Work required: Write out all of the data without omission, exactly as shown.

Data extract:
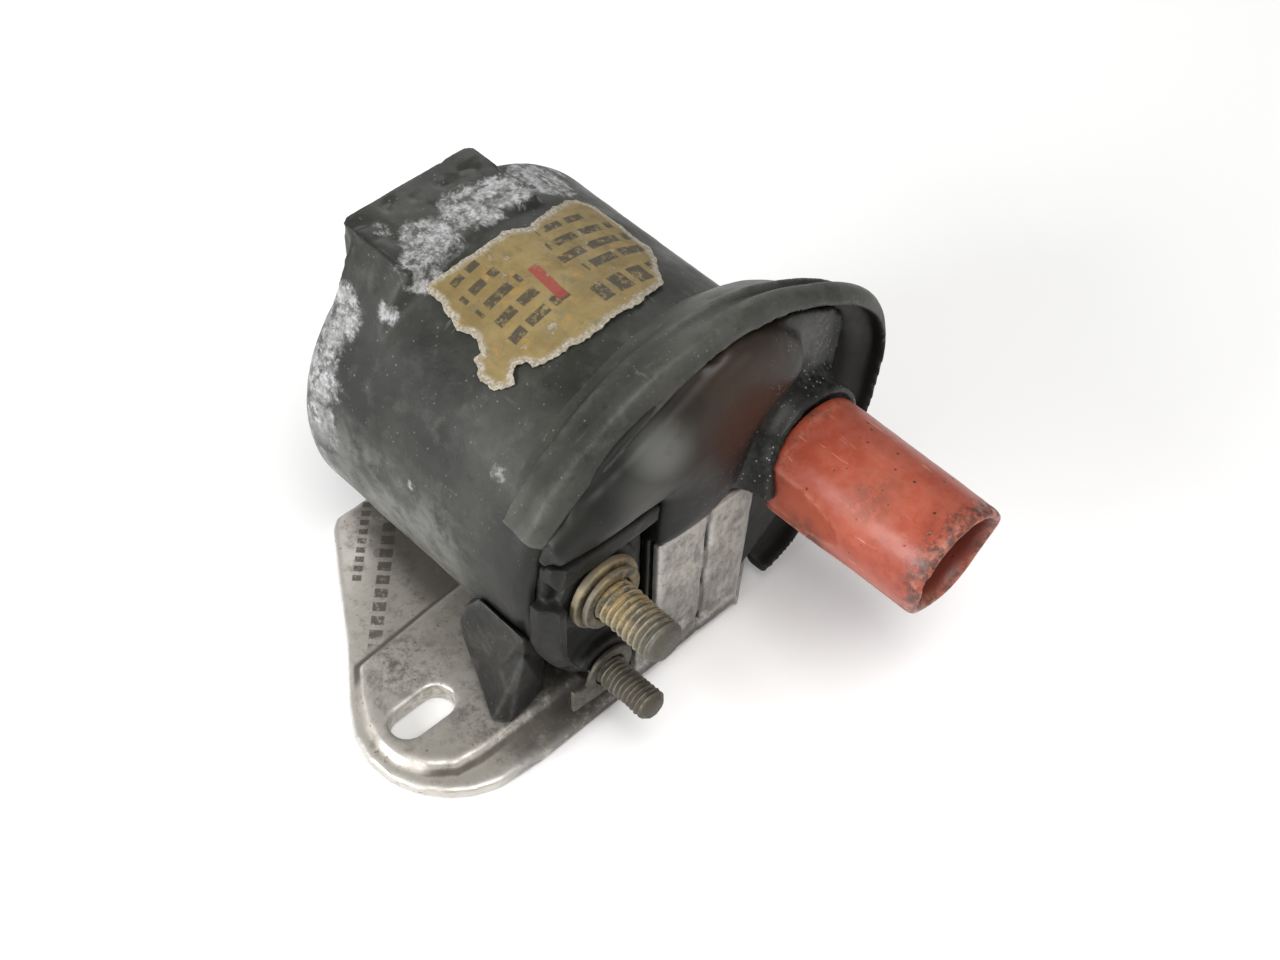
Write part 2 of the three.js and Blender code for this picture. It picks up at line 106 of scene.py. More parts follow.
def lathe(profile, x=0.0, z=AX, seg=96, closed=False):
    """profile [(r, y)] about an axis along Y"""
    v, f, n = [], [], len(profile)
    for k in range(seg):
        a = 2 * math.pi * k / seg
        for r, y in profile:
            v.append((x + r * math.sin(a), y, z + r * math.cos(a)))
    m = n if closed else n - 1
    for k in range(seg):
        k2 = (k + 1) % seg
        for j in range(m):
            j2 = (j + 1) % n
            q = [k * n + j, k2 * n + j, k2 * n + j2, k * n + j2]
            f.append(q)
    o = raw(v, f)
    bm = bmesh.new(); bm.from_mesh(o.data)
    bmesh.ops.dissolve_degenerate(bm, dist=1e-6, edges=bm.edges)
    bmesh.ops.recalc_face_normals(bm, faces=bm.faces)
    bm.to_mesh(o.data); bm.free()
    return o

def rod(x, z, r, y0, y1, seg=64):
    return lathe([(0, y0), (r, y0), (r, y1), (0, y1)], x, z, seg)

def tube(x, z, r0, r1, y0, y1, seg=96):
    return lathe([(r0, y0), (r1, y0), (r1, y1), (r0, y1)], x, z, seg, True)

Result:
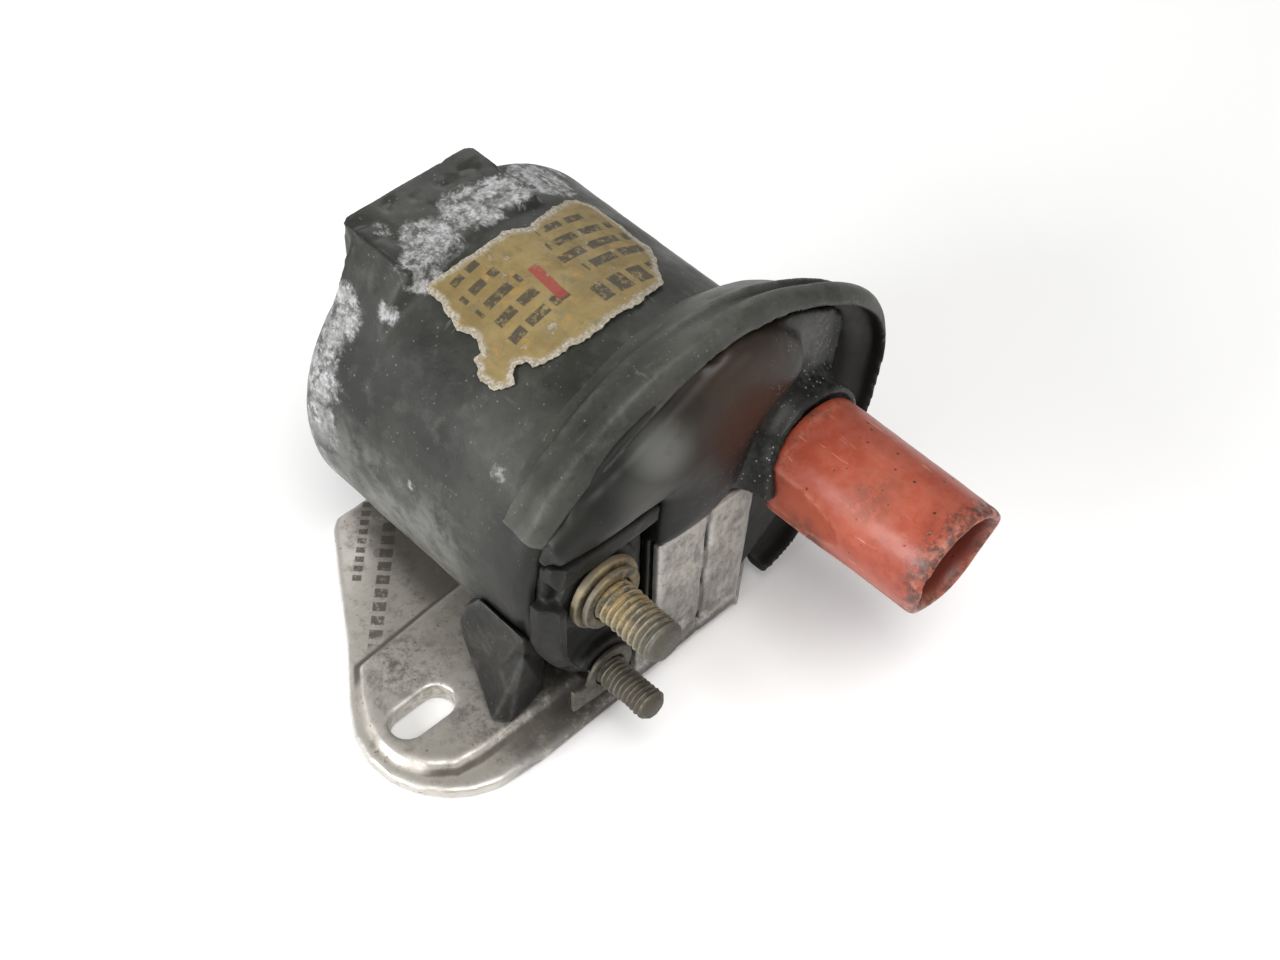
Write part 2 of the three.js and Blender code for this picture. It picks up at line 106 of scene.py. More parts follow.
def lathe(profile, x=0.0, z=AX, seg=96, closed=False):
    """profile [(r, y)] about an axis along Y"""
    v, f, n = [], [], len(profile)
    for k in range(seg):
        a = 2 * math.pi * k / seg
        for r, y in profile:
            v.append((x + r * math.sin(a), y, z + r * math.cos(a)))
    m = n if closed else n - 1
    for k in range(seg):
        k2 = (k + 1) % seg
        for j in range(m):
            j2 = (j + 1) % n
            q = [k * n + j, k2 * n + j, k2 * n + j2, k * n + j2]
            f.append(q)
    o = raw(v, f)
    bm = bmesh.new(); bm.from_mesh(o.data)
    bmesh.ops.dissolve_degenerate(bm, dist=1e-6, edges=bm.edges)
    bmesh.ops.recalc_face_normals(bm, faces=bm.faces)
    bm.to_mesh(o.data); bm.free()
    return o

def rod(x, z, r, y0, y1, seg=64):
    return lathe([(0, y0), (r, y0), (r, y1), (0, y1)], x, z, seg)

def tube(x, z, r0, r1, y0, y1, seg=96):
    return lathe([(r0, y0), (r1, y0), (r1, y1), (r0, y1)], x, z, seg, True)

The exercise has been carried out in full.